If such a path P starts at Qa going causally downstream,
then it will at some point have to switch to going causally upstream,
since Qa is not a cause of Qb. It will thus
contain a collider. This collider will be inactive since we are not
conditionalizing on it nor on any quantity that is a descendent of
it, since we are conditionalizing only on quantities that are
causally upstream from Qa. (I am assuming that the graphs
are not cyclical.) Thus such a path P will be inactive. Now consider
any path P from Qa to Qb that starts at
Qa going causally upstream. There must be some point
Qc at which point P first starts going causally downstream
(since Qb is not a cause of Qa). There are two
possibilities: P keeps going causally downstream all the way until it
reaches Qb, or it reaches a collider Qd where P
switches back to going causally upstream again. In the first case,
Qc is a common cause of Qa and
Qb. So we have conditionalized on it, so P is inactive. In
the second case, Qd is a collider. There are then 2
subcases: Qd does not lie causally upstream from a forking
path common cause of Qa and Qb, or it does. If
Qd does not lie causally upstream from a common cause,
then it does not lie upstream from a quantity that is conditionalized
upon, so the collider is inactive, so P is inactive. If Qd
does lie causally upstream from a forking path common cause of
Qa and Qb, then there must be a downstream path
P from Qd to Qb. There
are now 2 sub-subcases to consider.
Sub-subcase i: P has no vertices in common with
the part of path P that lies between Qa and
Qc. In that case, Qc is a forking path common
cause of Qa and Qb: to go downstream from
Qc to Qa, follow the part of P that lies
between Qc and Qa;to go downstream from
Qc to Qb (without intersecting the path to
Qa), first take the part of P that lies between
Qc and Qd, and then follow P
to Qb. So in this case we have
conditionalized upon Qc on P, so P is inactive.
Sub-subcase ii: every downstream path P from
Qd to Qb intersects somewhere with the part of
P that lies between Qa and Qc. Take some such
P
, and consider the furthest point Qe
downstream along P
at which
P
intersects with P between Qa and
Qc. Such a Qe must be a forking path common
cause of Qa and Qb: follow P to get to
Qa, follow P
to get to
Qb.

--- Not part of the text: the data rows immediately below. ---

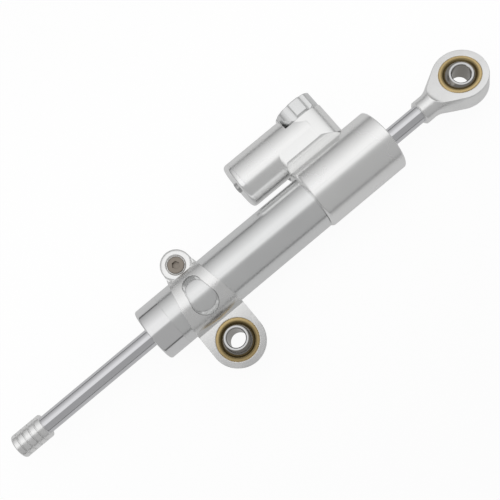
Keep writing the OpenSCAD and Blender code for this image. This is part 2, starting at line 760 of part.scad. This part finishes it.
module clamp_bolt() color(dark_steel) translate([0, lug_reach + ear_y, 0]) difference() {
    union() {
        rounded_rod(bolt_head_d / 2, seat_z + fit, seat_z + bolt_head_h, 0, 0.4);
        translate([0, 0, -ear_h + 0.5]) cylinder(d = bolt_d, h = ear_h - 0.5 + seat_z + bolt_head_h / 2);
    }
    translate([0, 0, seat_z + bolt_head_h - 2]) cylinder(r = bolt_d * 0.75 / sqrt(3), h = 3, $fn = 6);
}

// Bore that a race is pressed into, with bevelled edges
module race_seat_cut(thickness) {
    cylinder(r = race_r + fit, h = thickness + 2 * over, center = true);
    for (side = [0, 1])
        mirror([0, 0, side]) translate([0, 0, thickness / 2 - race_edge])
            cylinder(r1 = race_r + fit, r2 = race_r + fit + race_edge + over, h = race_edge + over);
}

// Brass race, bevelled outside and towards the ball at both faces
module race(thickness) {
    mouth = sqrt(race_seat ^ 2 - (thickness / 2) ^ 2);
    difference() {
        union() {
            cylinder(r = race_r, h = thickness - 2 * race_edge, center = true);
            for (side = [0, 1])
                mirror([0, 0, side]) translate([0, 0, thickness / 2 - race_edge])
                    cylinder(r1 = race_r, r2 = race_r - race_edge, h = race_edge);
        }
        sphere(r = race_seat);
        for (side = [0, 1])
            mirror([0, 0, side]) translate([0, 0, thickness / 2 - race_bevel])
                cylinder(r1 = mouth, r2 = mouth + race_bevel + over, h = race_bevel + over);
    }
}

// Steel ball with flats and a bevelled through bore
module ball() {
    difference() {
        intersection() {
            sphere(r = ball_r);
            cube([ball_d, ball_d, ball_w], center = true);
        }
        cylinder(d = ball_bore, h = ball_w + over, center = true);
        for (side = [0, 1])
            mirror([0, 0, side]) translate([0, 0, ball_w / 2 - bore_bevel])
                cylinder(r1 = ball_bore / 2, r2 = ball_bore / 2 + bore_bevel + over, h = bore_bevel + over);
    }
}

module clamp_race() color(brass) race(lug_t);
module clamp_ball() color(steel) rotate([-clamp_ball_tilt, 0, 0]) ball();

module piston_rod() color(chrome) turned() along_rod() difference() {
    union() {
        translate([0, 0, collar_x1]) cylinder(r = rod_r, h = eye_x0 - collar_x1);
        translate([0, 0, collar_x1 - rod_end_len]) cylinder(d = rod_end_d, h = eye_x0 - collar_x1 + 2 * rod_end_len);
    }
    for (x = [piston_x0 - piston_clip_t, piston_x1])
        ring(rod_r + over, rod_r - 0.5, x, x + piston_clip_t);
}

module piston() color(satin) turned() along_rod() difference() {
    ring(chamber_r - piston_clear, rod_r + fit, piston_x0 + fit, piston_x1 - fit);
    ring(chamber_r, chamber_r - piston_clear - band_depth, band_x0 - run, band_x0 + band_w + run);
}

module piston_band() color(polymer) along_rod()
    ring(chamber_r - run, chamber_r - piston_clear - band_depth + run, band_x0, band_x0 + band_w);

module piston_clips() color(steel) turned() along_rod()
    for (x = [piston_x0 - piston_clip_t, piston_x1])
        ring(rod_r + 1.3, rod_r - 0.5 + fit, x + fit, x + piston_clip_t - fit);

module rear_collar() color(satin) turned() along_rod() difference() {
    rounded_rod(collar_d / 2, collar_x0, collar_x1, collar_round, collar_round / 2);
    translate([0, 0, collar_x1 - rod_end_len - 0.5]) cylinder(r = rod_end_d / 2 + fit, h = rod_end_len + 0.5 + over);
    for (i = [1 : collar_grooves])
        translate([0, 0, collar_x0 + i * collar_len / (collar_grooves + 1)])
            ring(collar_d, collar_d / 2 - groove, -groove / 2, groove / 2);
}

// Angle at which the neck leaves a shank of radius shank_r to run onto a round end of radius end_r
function neck_lean(shank_r, end_r) =
    let (along = eye_reach - shank_len, out = shank_r + neck_hollow)
    asin((neck_hollow + end_r) / norm([along, out])) - atan2(out, along);

// Half of the neck's outline, drawn along +Y, from the shank to its round end
module neck_half(shank_r, end_r) {
    lean = neck_lean(shank_r, end_r - inset);
    difference() {
        polygon([
            [0, 0], [shank_r - shank_bevel, 0], [shank_r, shank_bevel], [shank_r, shank_len],
            [shank_r + neck_hollow * (1 - cos(lean)), shank_len + neck_hollow * sin(lean)],
            [(end_r - inset) * cos(lean), eye_reach - (end_r - inset) * sin(lean)], [0, eye_reach]
        ]);
        translate([shank_r + neck_hollow - inset / 2, shank_len]) circle(neck_hollow);
    }
    intersection() {
        translate([0, eye_reach]) circle(end_r);
        square([2 * end_r, 3 * eye_reach]);
    }
}

// Blank of the eye, turned about the rod axis: shank, hollow neck and ball end
module eye_blank() {
    rotate([0, 90, 0]) rotate_extrude() neck_half(shank_d / 2, blank_r);
}

// Side outline of the eye, left a little wider than the shank
module eye_outline() {
    for (side = [0, 1])
        mirror([0, side]) rotate(-90) mirror([1, 0]) neck_half(shank_d / 2 + 6 * inset, eye_r);
}

module rod_eye() color(satin) turned() translate([eye_x0, lug_reach, 0]) difference() {
    intersection() {
        eye_blank();
        linear_extrude(2 * blank_r, center = true) eye_outline();
    }
    for (side = [0, 1])
        mirror([0, 0, side]) translate([eye_reach, 0, 0])
            rounded_rod(eye_r + face_run + face_cutter_r, eye_t / 2, blank_r + over, face_cutter_r, 0);
    rotate([0, 90, 0]) translate([0, 0, -over]) cylinder(r = rod_end_d / 2 + fit, h = rod_end_len + 0.5 + over);
    translate([eye_reach, 0, 0]) race_seat_cut(eye_t);
}

module eye_race() color(brass) turned() translate([eye_x, lug_reach, 0]) race(eye_t);
module eye_ball() color(steel) turned() translate([eye_x, lug_reach, 0]) rotate([eye_ball_tilt, 0, 0]) ball();

barrel();
cylinder_liner();
rear_gland();
gland_o_ring();
rear_rod_bush();
rear_rod_seal();
rear_seal_clip();
rear_wiper();
head_block();
head_o_ring();
front_rod_bush();
front_rod_seal();
front_seal_clip();
front_wiper();
reservoir_cap();
reservoir_cap_o_ring();
bleed_screw();
floating_piston();
floating_piston_o_ring();
compensator_spring();
valve_seat();
needle_housing();
needle();
needle_o_ring();
adjuster_knob();
knob_cap();
knob_clip();
detent_ball();
detent_spring();
clamp();
clamp_bolt();
clamp_race();
clamp_ball();
piston_rod();
piston();
piston_band();
piston_clips();
rear_collar();
rod_eye();
eye_race();
eye_ball();
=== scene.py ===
import math

import bpy
from mathutils import Matrix, Vector


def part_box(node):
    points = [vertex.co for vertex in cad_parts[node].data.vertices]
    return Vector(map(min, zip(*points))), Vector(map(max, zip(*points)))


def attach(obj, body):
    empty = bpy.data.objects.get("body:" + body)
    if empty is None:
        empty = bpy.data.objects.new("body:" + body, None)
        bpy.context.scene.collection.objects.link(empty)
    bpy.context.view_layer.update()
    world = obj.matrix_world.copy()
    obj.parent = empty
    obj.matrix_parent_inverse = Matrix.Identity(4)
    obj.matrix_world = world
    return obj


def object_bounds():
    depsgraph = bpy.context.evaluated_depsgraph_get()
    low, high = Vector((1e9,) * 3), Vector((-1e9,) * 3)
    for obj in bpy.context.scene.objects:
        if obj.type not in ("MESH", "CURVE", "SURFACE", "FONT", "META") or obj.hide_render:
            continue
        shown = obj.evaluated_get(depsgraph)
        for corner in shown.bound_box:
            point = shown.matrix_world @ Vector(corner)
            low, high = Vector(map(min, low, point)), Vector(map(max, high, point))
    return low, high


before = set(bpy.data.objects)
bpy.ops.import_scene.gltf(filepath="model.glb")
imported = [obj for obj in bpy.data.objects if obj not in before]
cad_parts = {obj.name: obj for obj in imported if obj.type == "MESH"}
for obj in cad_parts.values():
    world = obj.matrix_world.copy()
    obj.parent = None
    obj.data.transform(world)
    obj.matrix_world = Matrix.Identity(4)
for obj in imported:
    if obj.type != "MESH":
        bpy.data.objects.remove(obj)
cad_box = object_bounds()
mm = 0.001

# The camera
# The damper lies on a table and is taken from above, 8 degrees off the plumb line, so that the
# rod runs from the lower left corner of the picture to the upper right one.
rod_y = sum(corner.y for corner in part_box("piston_rod")) / 2
camera_distance = 357 * mm
picture_turn = math.radians(39.8)
lean_back = math.radians(2.8)
lean_down = math.radians(8)
looked_at = Vector((27.75 * mm, rod_y + 1.6 * mm, 0))
to_camera = Vector((-math.tan(lean_back), -math.tan(lean_down), 1)).normalized()
along_rod = Vector((1, 0, 0)) - to_camera.x * to_camera
along_rod.normalize()
across_rod = to_camera.cross(along_rod)
right = math.cos(picture_turn) * along_rod - math.sin(picture_turn) * across_rod
up = math.sin(picture_turn) * along_rod + math.cos(picture_turn) * across_rod
camera = bpy.data.objects.new("camera", bpy.data.cameras.new("camera"))
bpy.context.collection.objects.link(camera)
camera.data.lens = 61.2
camera.data.sensor_width = 36
camera.data.clip_start = 10 * mm
camera.matrix_world = Matrix.Translation(looked_at + camera_distance * to_camera) @ Matrix(
    (right, up, to_camera)).transposed().to_4x4()
bpy.context.scene.camera = camera
bpy.context.scene.view_settings.view_transform = "Standard"


# The light
# A sheet of diffusing cloth is stretched low over the damper. Its left part is lit and falls off
# evenly to the side, its right part is plain grey, and a dark gap shows all round, where it ends.
def node(tree, kind, inputs=None, **settings):
    """A new shader node; an input is set to a value, or linked to another node's socket."""
    made = tree.nodes.new("ShaderNode" + kind)
    for name, value in settings.items():
        setattr(made, name, value)
    for name, value in (inputs or {}).items():
        socket = made.inputs[name]
        if isinstance(value, bpy.types.NodeSocket):
            tree.links.new(value, socket)
        else:
            socket.default_value = value
    return made


def ramp(tree, angle, stops):
    """Brightness by angle, from (degrees, brightness) pairs."""
    share = node(tree, "MapRange", {"Value": angle, "From Min": -math.pi, "From Max": math.pi})
    made = node(tree, "ValToRGB", {"Fac": share.outputs["Result"]})
    elements = made.color_ramp.elements
    for _ in range(len(stops) - 2):
        elements.new(0.5)
    for element, (degrees, brightness) in zip(elements, stops):
        element.position = 0.5 + degrees / 360
        element.color = (brightness, brightness, brightness, 1)
    return made.outputs["Color"]


def square(name, reach, height):
    """A level square sheet that isn't part of the damper; returns the object and its mesh."""
    mesh = bpy.data.meshes.new(name)
    corners = [(-reach, -reach), (reach, -reach), (reach, reach), (-reach, reach)]
    mesh.from_pydata([(x, y, height) for x, y in corners], [], [(0, 1, 2, 3)])
    made = bpy.data.objects.new(name, mesh)
    bpy.context.collection.objects.link(made)
    return made, mesh


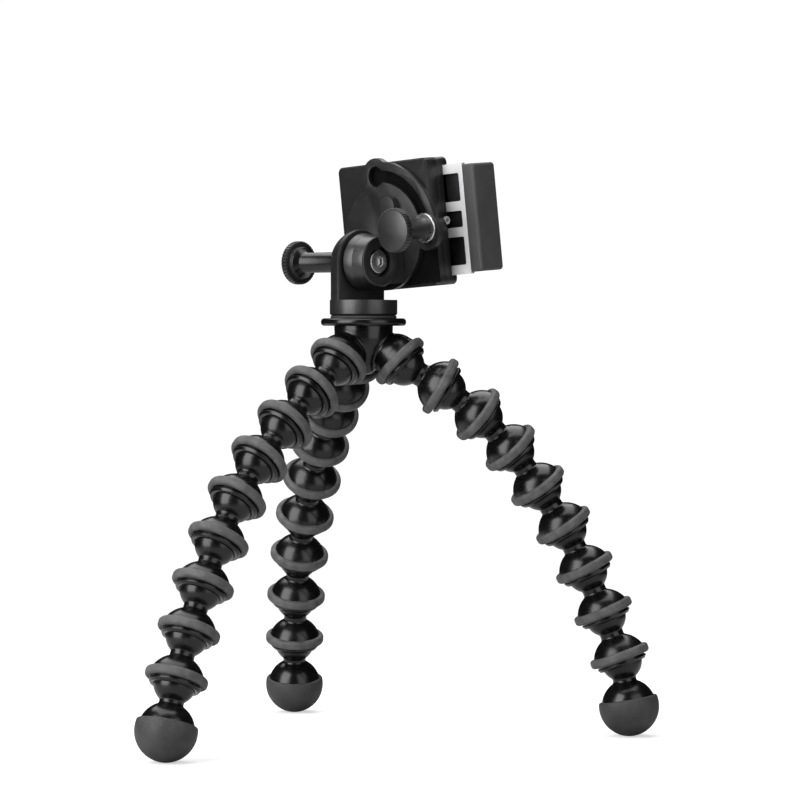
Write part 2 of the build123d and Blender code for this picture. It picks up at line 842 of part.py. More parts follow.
# Front shell: the rest of the depth, with the ladder's way out on the right
with BuildPart() as clamp_front_shell:
    with BuildSketch(clamp_sheet(split_depth)):
        RectangleRounded(body_width, body_height, body_corner)
    extrude(amount=body_depth - split_depth)
    front_rim = clamp_front_shell.faces().sort_by(Axis(clamp_origin, clamp_plane.y_dir))[-1].edges()
    chamfer(front_rim, body_edge)
    with BuildSketch(clamp_sheet(split_depth)):
        RectangleRounded(body_width - 2 * shell_wall, body_height - 2 * shell_wall, body_corner - shell_wall)
    extrude(amount=ladder_end + side_gap - split_depth, mode=Mode.SUBTRACT)
    with BuildSketch(clamp_side(half_width - shell_wall - overrun)):
        with Locations((ladder_middle, 0)):
            Rectangle(ladder_end - frame_start + 2 * side_gap, frame_height + 2 * side_gap)
    extrude(amount=shell_wall + 2 * overrun, mode=Mode.SUBTRACT)
    with BuildSketch(clamp_side(half_width + overrun)):
        with Locations((rod_depth, 0)):
            Circle(guide_tube_radius + seat_gap)
    extrude(amount=-shell_wall - 2 * overrun, mode=Mode.SUBTRACT)
    with BuildSketch(clamp_sheet(split_depth)):
        with Locations(*post_spots):
            Circle(post_radius)
    extrude(amount=body_depth - split_depth - front_wall / 2)
    with BuildSketch(clamp_sheet(split_depth)):
        with Locations(*post_spots):
            Circle(screw_radius + seat_gap)
    extrude(amount=body_depth - split_depth, mode=Mode.SUBTRACT)
    with BuildSketch(clamp_sheet(body_depth)):
        with Locations(*post_spots):
            Circle(screw_head_radius + seat_gap)
    extrude(amount=-screw_head_height - seat_gap, mode=Mode.SUBTRACT)
keep("clamp_front_shell", clamp_front_shell.part)

# Screws from the front, under the rubber pad, into the back shell's posts
screw_seat = body_depth - screw_head_height
with BuildPart() as clamp_screws:
    with BuildSketch(clamp_sheet(screw_seat)):
        with Locations(*post_spots):
            Circle(screw_head_radius)
    extrude(amount=screw_head_height - seat_gap)
    with BuildSketch(clamp_sheet(body_depth - screw_head_height / 2)):
        with Locations(*post_spots):
            SlotOverall(screw_head_radius, screw_radius / 2)
    extrude(amount=screw_head_height / 2, mode=Mode.SUBTRACT)
    with BuildSketch(clamp_sheet(screw_seat)):
        with Locations(*post_spots):
            Circle(screw_radius)
    extrude(amount=split_depth - screw_thread_length + seat_gap - screw_seat)
keep("clamp_screws", clamp_screws.part)

# Pivot screw: through the back shell into the arm, with a washer under its head
head_depth = shell_wall + pivot_washer_thickness + 2 * running_gap
with BuildPart() as pivot_screw:
    with BuildSketch(clamp_sheet(head_depth)):
        with Locations(pivot_spot):
            Circle(pivot_head_radius)
    extrude(amount=pivot_head_height)
    with BuildSketch(clamp_sheet(head_depth)):
        with Locations(pivot_spot):
            Circle(pivot_radius)
    extrude(amount=seat_gap - head_depth - body_gap_to_arm - arm_plate_thickness)
keep("pivot_screw", pivot_screw.part)

with BuildPart() as pivot_washer:
    with BuildSketch(clamp_sheet(shell_wall + running_gap)):
        with Locations(pivot_spot):
            Circle(pivot_washer_radius)
            Circle(pivot_radius + running_gap, mode=Mode.SUBTRACT)
    extrude(amount=pivot_washer_thickness)
keep("pivot_washer", pivot_washer.part)

# Lock stud: from the back shell's lug, out through the arm's slot, with washer and knob
arm_front = body_gap_to_arm + arm_plate_thickness
washer_far = arm_front + running_gap + lock_washer_thickness
stud_length = washer_far + running_gap + lock_stem_length
flange_depth = lug_depth - lock_flange_height

with BuildPart() as lock_stud:
    with BuildSketch(clamp_sheet(flange_depth)):
        with Locations(stud_spot):
            Circle(lock_flange_radius)
    extrude(amount=lock_flange_height)
    with BuildSketch(clamp_sheet(flange_depth)):
        with Locations(stud_spot):
            Circle(lock_stud_radius)
    extrude(amount=-(flange_depth + stud_length))
keep("lock_stud", lock_stud.part)

with BuildPart() as lock_washer:
    with BuildSketch(clamp_sheet(-arm_front - running_gap)):
        with Locations(stud_spot):
            Circle(lock_washer_radius)
            Circle(lock_stud_radius + running_gap, mode=Mode.SUBTRACT)
    extrude(amount=-lock_washer_thickness)
    washer_rims = (
        lock_washer.edges()
        .filter_by(GeomType.CIRCLE)
        .filter_by(lambda edge: abs(edge.radius - lock_washer_radius) < running_gap)
    )
    chamfer(washer_rims.sort_by(Axis(clamp_origin, clamp_plane.y_dir))[0], washer_edge)
keep("lock_washer", lock_washer.part)

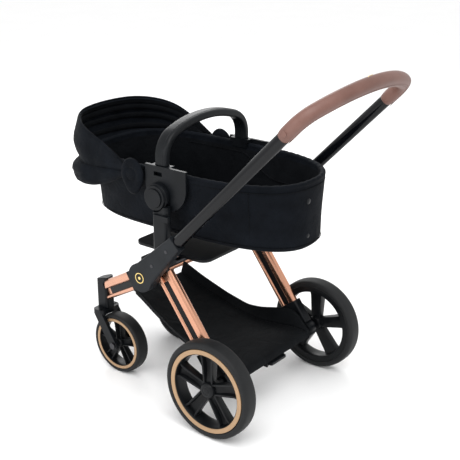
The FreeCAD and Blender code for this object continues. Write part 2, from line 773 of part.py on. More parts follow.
TUBE_START = 24.0
wall = dim("tube_wall") * 2
inside_across = dim("tube_across") - wall
inside_deep = dim("tube_deep") - wall
tube_outside = oval_bar("tube_outside", dim("tube_across"), dim("tube_deep"), TUBE_START, dim("tube_end"))
tube_inside = oval_bar("tube_inside", inside_across, inside_deep, TUBE_START - 2, dim("tube_end") + 2)
keep_pair("handle_tube", cut("handle_tube_left", tube_outside, tube_inside))

HOUSING_INNER = 231.6
HOUSING_OUTER = 262.0
housing_x = (HOUSING_INNER + HOUSING_OUTER) / 2
housing_thickness = HOUSING_OUTER - HOUSING_INNER
housing_disc = cylinder("housing_disc", dim("housing_radius"), housing_thickness, PIVOT + X_AXIS * HOUSING_INNER)
housing_profile = doc.addObject("PartDesign::Body", "housing_sleeve")
housing_sketch = sketch_on(housing_profile, "YZ_Plane")
draw_outline(
    housing_sketch,
    [
        (-dim("housing_radius") * 0.9, 14.0),
        (dim("housing_radius") * 0.9, 14.0),
        (23.5, dim("housing_length") - 12.0),
        (23.5, dim("housing_length")),
        (-23.5, dim("housing_length")),
        (-23.5, dim("housing_length") - 12.0),
    ],
)
housing_pad = padded(housing_profile, housing_sketch, housing_thickness, midplane=True)
doc.recompute()
rounded(housing_profile, housing_pad, 6.0, long_edges(housing_pad.Shape, Z_AXIS, 0.9))
housing_profile.Placement = Placement(PIVOT + X_AXIS * housing_x, TUBE_TURN)
housing_bore = cylinder("housing_bore", dim("shaft_radius") + dim("running_gap"), 26.0, PIVOT + X_AXIS * 230)
housing_solid = fused("housing_solid", housing_disc, housing_profile)
keep_pair("handle_joint", cut("handle_joint_left", housing_solid, tube_outside, housing_bore))

badge_face = PIVOT + X_AXIS * HOUSING_OUTER
badge_ring = cut(
    "badge_ring",
    cylinder("badge_outer", 16.0, 1.2, badge_face),
    cylinder("badge_inner", 13.4, 3.0, badge_face - X_AXIS),
)
badge_dot = cylinder("badge_dot", 4.5, 1.2, badge_face)
badge_left = group("badge_left", badge_ring, badge_dot)
keep("joint_badges", group("joint_badges", badge_left, mirrored("badge_right", badge_left)))

screws = []
for index, distance in enumerate((68.0, 146.0)):
    screws.append(cylinder(f"screw_{index}", 5.0, 1.0, on_tube(HOUSING_OUTER, distance)))
screws_left = group("screws_left", *screws)
keep("housing_screws", group("housing_screws", screws_left, mirrored("screws_right", screws_left)))

# Grip: two inner tubes that slide in the handle tubes and a padded crossbar.
GRIP_CORNER = 60.0
GRIP_SWEEP = 480.0
INNER_START = 510.0
slide_gap = dim("tube_wall") * 2 + 0.6
slide_across = dim("tube_across") - slide_gap
slide_deep = dim("tube_deep") - slide_gap
inner_tube = oval_bar("inner_tube", slide_across, slide_deep, INNER_START, dim("grip_start") + 24.0)
keep("inner_tubes", group("inner_tubes", inner_tube, mirrored("inner_tube_right", inner_tube)))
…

Thus we have conditionalized upon Qe which
lies on P. Thus P is inactive.
Thus any path P from Qa to Qb must be inactive once we have conditionalized upon all forking path common causes. Thus Qa and Qb are independent conditional upon a subset of all common causes of Qa and Qb.
5. The law of conditional independence is not violated by this type of case.
6.
Let me sketch a proof. Any probability distribution that is allowed
by the independence condition can be generated as follows. Assign
some probability distribution over all the determinants outside S. By
assumption this must be a probability distribution that is jointly
independent, i.e. a product of distributions for each such
determinant. Now first look at the set S1 of quantities in
S that have no direct causes in S. The probability distribution over
these quantities will be determined by the distribution of their
determinants outside S, and hence be a jointly independent
distribution. Now look at the set S2 of quantities all of
whose direct causes in S are in S1. The probability
distribution over any quantity S2 is obtained by
multiplying the probability distributions of its direct causes in
S1 with the probability distribution of its determinant
outside S. (At least, this is so if all distinct values of direct
causes of Q in S and determinants of Q outside S, determine distinct
values of Q. This may not be so, but this does not affect the
independence claims that I am making here.) And let us continue in
this way with S3, .... until we have a distribution over
all quantities in S. The only correlations in the joint distribution
over quantities in S that will now occur will be between causes and
their effects, and between the effects of a common cause. For
consider any quantities Q1 and Q2 that are not
so related. They will have no ultimate inputs (the determinants
outside S that determine the values of these quantities) in common,
so the sets of ultimate inputs for Q1 and ultimate
inputs for Q2 are independent, which entails that
Q1 and Q2 are themselves independent. Moreover,
the correlations between any two quantities Q1 and
Q2 that are not related as cause and effect will disappear
when one conditionalizes upon the direct causes of one of them, say
Q1. For the only remaining input into Q1 is
independent of anything other than effects of Q1. So
Q1 is independent of anything other than effects of
Q1 conditional upon the direct causes of
Q1. Hence, the causal Markov condition holds.